"What's his name?" House asked, not looking at her, tapping his cane aimlessly on the floor.

Not 'was', 'is'. What is his name, as if he were still alive; he wasn't, she knew that.

Cameron's head lifted slowly from behind the laptop; she was bleary eyed, but awake, a stunning creature, alive and determined at such

a very late hour. The positively slick nature of his voice, the ease with which he spoke the words, as if he were entitled to the answer... it angered her.

And yet, yet she found herself answering him; "His name is David," she breathed, looking back down to her work simply to balance her emotions.

House moved closer to her, standing a mere three feet away; he didn't sit. "Was he good to you?" His voice still held the temperance and cadence that it did when he was talking to a simpleton, a cooperative patient. God, she was seething on the inside. How dare he? Truly, how did he go on like the entire conversation was normal.

"What kind of question is that?" she shot back tightly, her jaw set, teeth grinding.

House shrugged and tapped the chair with the end of his cane, giving her ample notice that he was sitting. She simply watched as he did so, knowing that if she spoke more words than she had to, she would end up pissing him off as well; no sense in the both of them being pissed when there was a case to be solved. "A question," he said, leaning back waiting for her answer.

Slowly, she shut the screen of her laptop and stared him down.

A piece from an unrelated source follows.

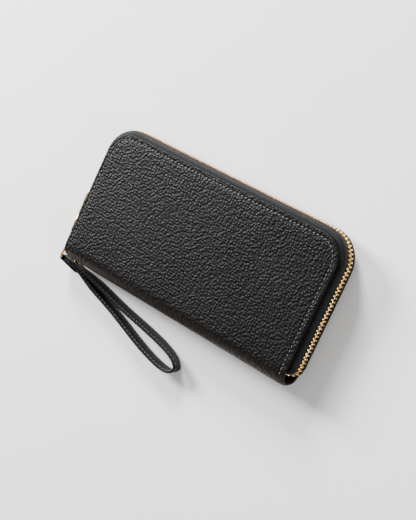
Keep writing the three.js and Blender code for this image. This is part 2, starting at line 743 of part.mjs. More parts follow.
function strapPlaces() {
  const loop = strapLoop.map(([x, y, lift, degrees]) => {
    const lean = THREE.MathUtils.degToRad(degrees);
    const height = lift + restingHeight(lean, strapThickness);
    const plan = new THREE.Vector2(x, y).add(ringApex);
    return { plan, height, lean, thick: strapThickness };
  });
  const knots = [
    ...[2.4, 8, foldLength].map((along) => besideRing(along, 0, strapThickness)),
    ...loop,
    ...[foldLength, 10].map((along) => besideRing(along, layer, strapThickness)),
    besideRing(3, foldRadius, skivedThickness),
  ];
  const middles = knots.map((k) => at(k.plan.x, k.plan.y, k.height));
  const curve = new THREE.CatmullRomCurve3(middles, false, 'centripetal');
  const perKnot = 3;
  const count = (knots.length - 1) * perKnot;
  const places = Array.from({ length: count + 1 }, (_, n) => {
    const middlePoint = curve.getPoint(n / count);
    const knot = n / perKnot;
    const low = knots[Math.floor(knot)];
    const high = knots[Math.ceil(knot)];
    const part = knot - Math.floor(knot);
    const lean = THREE.MathUtils.lerp(low.lean, high.lean, part);
    const thick = THREE.MathUtils.lerp(low.thick, high.thick, part);
    const plan = new THREE.Vector2(middlePoint.x, middlePoint.y);
    return { plan, height: Math.max(middlePoint.z, restingHeight(lean, thick)), lean, thick };
  });
  const foldSteps = 6;
  for (let n = 0; n <= foldSteps; n += 1) {
    const angle = quarter + 2 * quarter * n / foldSteps;
    places.push(besideRing(foldRadius * Math.cos(angle), foldRadius * Math.sin(angle), skivedThickness));
  }
  for (const along of [5, 10, foldLength]) places.push(besideRing(along, -foldRadius, skivedThickness));
  return places;
}

// A flat ribbon on its edge through the places, leaning as they say.
function ribbon(places, width) {
  const along = places.length - 1;
  const geometry = new THREE.BoxGeometry(1, 1, along, 1, 1, along).translate(0, 0, along / 2);
  const points = geometry.attributes.position;
  const headings = places.map((_, n) => {
    const before = places[Math.max(n - 1, 0)].plan;
    const after = places[Math.min(n + 1, along)].plan;
    return new THREE.Vector2().subVectors(after, before).normalize();
  });
  for (let n = 0; n < points.count; n += 1) {
    const step = Math.round(points.getZ(n));
    const { plan, height, lean, thick } = places[step];
    const aside = new THREE.Vector2(headings[step].y, -headings[step].x);
    const across = Math.sign(points.getX(n)) * thick / 2;
    const up = Math.sign(points.getY(n)) * width / 2;
    const spread = across * Math.cos(lean) - up * Math.sin(lean);
    const rise = up * Math.cos(lean) + across * Math.sin(lean);
    points.setXYZ(n, plan.x + aside.x * spread, plan.y + aside.y * spread, height + rise);
  }
  return faceOut(geometry);
}

// A rivet through the folded end, along the strap's sideways direction.
const rivetPlace = besideRing(rivetAlong, 0, 0);
const rivetInner = layer + strapThickness / 2 + gap;
const rivetOuter = -(foldRadius + skivedThickness / 2 + gap);
function rivetCylinder(radius, from, to, sides = 14) {
  const geometry = new THREE.CylinderGeometry(radius, radius, to - from, sides);
  geometry.rotateZ(Math.atan2(strapSide.y, strapSide.x) - quarter);
  const mid = rivetPlace.plan.clone().addScaledVector(strapSide, (from + to) / 2);
  return geometry.translate(mid.x, mid.y, rivetPlace.height);
}
const strap = toSolid(ribbon(strapPlaces(), strapWidth))
  .subtract(toSolid(rivetCylinder(rivetPost + gap, rivetOuter - 1, rivetInner + 1)));
add(wallet, 'wrist_strap', toGeometry(strap), blackLeather);

const rivet = join(
  toSolid(rivetCylinder(rivetPost, rivetOuter - 0.2, rivetInner + 0.2)),
  toSolid(rivetCylinder(rivetHead, rivetInner, rivetInner + rivetCap)),
  toSolid(rivetCylinder(rivetHead, rivetOuter - rivetCap, rivetOuter)),
);
add(wallet, 'strap_rivet', toGeometry(rivet), goldMetal);

export default wallet;
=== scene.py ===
"""A zip-around wristlet wallet: its leather, zip, linings, strap and stage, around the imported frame."""

import json
import math

import bmesh
import bpy
from mathutils import Matrix, Vector


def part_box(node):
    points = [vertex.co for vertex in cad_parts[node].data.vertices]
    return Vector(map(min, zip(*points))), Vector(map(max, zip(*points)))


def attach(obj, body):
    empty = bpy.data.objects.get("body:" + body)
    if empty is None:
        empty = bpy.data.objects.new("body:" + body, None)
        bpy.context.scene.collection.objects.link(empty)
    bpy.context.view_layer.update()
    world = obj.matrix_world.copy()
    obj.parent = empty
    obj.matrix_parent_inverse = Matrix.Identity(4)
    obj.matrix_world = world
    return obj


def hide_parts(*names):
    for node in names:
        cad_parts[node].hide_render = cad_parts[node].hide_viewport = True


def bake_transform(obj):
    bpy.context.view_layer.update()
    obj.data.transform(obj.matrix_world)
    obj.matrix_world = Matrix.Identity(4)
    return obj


bl_info = {
    "name": "Wristlet wallet",
    "version": (1, 0, 0),
    "blender": (4, 5, 0),
    "location": "View3D > Sidebar > Wallet",
    "description": "Builds a zip-around leather wallet with its wrist strap",
    "category": "Object",
}

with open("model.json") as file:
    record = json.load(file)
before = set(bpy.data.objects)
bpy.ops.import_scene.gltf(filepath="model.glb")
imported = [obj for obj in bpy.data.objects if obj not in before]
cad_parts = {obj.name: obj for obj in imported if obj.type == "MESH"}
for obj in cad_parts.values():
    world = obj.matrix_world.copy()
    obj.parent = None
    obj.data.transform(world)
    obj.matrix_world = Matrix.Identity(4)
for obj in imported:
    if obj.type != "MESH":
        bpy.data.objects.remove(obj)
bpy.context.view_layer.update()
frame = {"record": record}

MM = 0.001
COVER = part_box("front_cover_leather")
THICKNESS = COVER[1].z
HALF_LENGTH = COVER[1].x
FAR_EDGE = COVER[1].y
SPINE_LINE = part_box("spine_leather")[0].y
BEND = THICKNESS / 2
BEND_LENGTH = BEND * math.pi / 2
FLAT_LENGTH = FAR_EDGE - SPINE_LINE - BEND
HALVES = ("back", "front")


def linear(hex_colour):
    """An sRGB hex colour as a linear RGBA colour."""
    parts = [int(hex_colour[n : n + 2], 16) / 255 for n in (0, 2, 4)]
    return [p / 12.92 if p <= 0.04045 else ((p + 0.055) / 1.055) ** 2.4 for p in parts] + [1.0]


def length_property(name, description, millimetres):
    """A length that a user may change."""
    return bpy.props.FloatProperty(
        name=name, description=description, default=millimetres * MM, unit="LENGTH", precision=5
    )


def colour_property(name, description, hex_colour):
    """A colour that a user may change."""
    return bpy.props.FloatVectorProperty(
        name=name, description=description, default=linear(hex_colour), subtype="COLOR", size=4, min=0, max=1
    )


class WalletSizes(bpy.types.PropertyGroup):
    """Sizes of the wallet's visible details."""

    edge_depth: length_property("Edge depth", "Depth of a cover's turned leather edge", 2.4)
    edge_round: length_property("Edge rounding", "Radius of the folded leather edge", 0.6)
    corner: length_property("Cover corner", "Radius of the covers' zip-side corners", 17)
    spine_corner: length_property("Spine corner", "Plan radius at the ends of the spine", 4)
    stitch_inset: length_property("Stitch inset", "Stitch line from the cover's edge", 3.3)
    stitch_pitch: length_property("Stitch pitch", "From one stitch to the next", 3.0)
    stitch_long: length_property("Stitch length", "Thread that shows in one stitch", 2.2)
    thread: length_property("Thread", "Thickness of the sewing thread", 0.9)
    lining_inset: length_property("Lining inset", "Lining from the cover's edge", 6)
    chain_width: length_property("Zip chain width", "Across both closed rows of teeth", 5.9)
    chain_depth: length_property("Zip chain depth", "Thickness of the teeth", 2.5)
    tooth_pitch: length_property("Tooth pitch", "Between teeth of one row", 2.6)
    tooth_wide: length_property("Tooth width", "One tooth, along the chain", 1.16)
    tape: length_property("Zip tape", "Thickness of the zip tape", 0.5)
    strap_width: length_property("Strap width", "Width of the wrist strap", 10)
    strap_thick: length_property("Strap thickness", "Two layers of sewn leather", 1.6)
    grain: length_property("Grain", "Across one pebble of the leather's grain", 1.9)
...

"Of course he was good to me," she said, venom dripping from every word.

"As good as he could have been from a bed."

Cameron stood then, ready to hit him... really hit him. A fist across the mouth would have done nicely; her brother taught her how to fight young. She was pretty, he'd reasoned and showed her how to curl her fist just right... "Why do you do this?"

There was no hesitation in his answer, "Because I want to know." His tone was the equivalent of a physical shrug.

Cameron's brow crinkled when she thought about his reasoning; there really was no reasoning to be frank, but she felt compelled to tell him, if only to just have him know. "You want to know?"

"I'm intrigued," he pressed, settling down for the duration of her story.

"I loved him."

"Did you..." He sounded so disinterested; that was how she knew she had him hooked.

"I still do. He was... amazing. Everything, he was really just everything, don't know how else to put it."

House nodded, his eyes clouding in a way that she was sure she hadn't categorized before. "Well.. put it differently, for the sake of diversity."

Cameron sat back down and stared at the wall. David, how to describe him, make him real for the man who never really saw anyone as real. "Hockey, he played hockey. Lost a ton of teeth... had em replaced..." A faint smile tickled her lips and she closed her eyes to think of him, to picture him. "But he was a great player... captain." She paused, "Yeah."

"What else?"

"Else?"

"Why did you fall in love with him?"

It took her a moment to respond to that. "I... fell in love with him because he liked to tell it like it was. He was caring and kind and made me felt like... like... I just loved him, it's hard to say why. I liked him for a lot of reasons I can say, but I don't really know why I loved him."

He simply sat before her and nodded as if he knew what was going on. "Don't do that! Don't act like you know what happened with me. Maybe you've seen it before, maybe you haven't, but you've never been through it, so don't act like you know how this feels."

He nodded, not wanting to push it. Cameron stared him down,

"He was just amazing, everything that I wasn't. I just... I just..." She stopped and looked him over slowly, so slowly. "Why do you really want to know?" But he didn't say anything, just got up from the chair and walked away.

"Just tell me why," she pleaded.

House shrugged as he made his way towards the door, "Just because, I want to know how it feels..."

"How what feels?"

He turned back to her briefly, not looking at her, but not looking past her. "How it feels to love," he uttered and pushed his way through the door, leaving her to ponder over what he had said and why he had said it.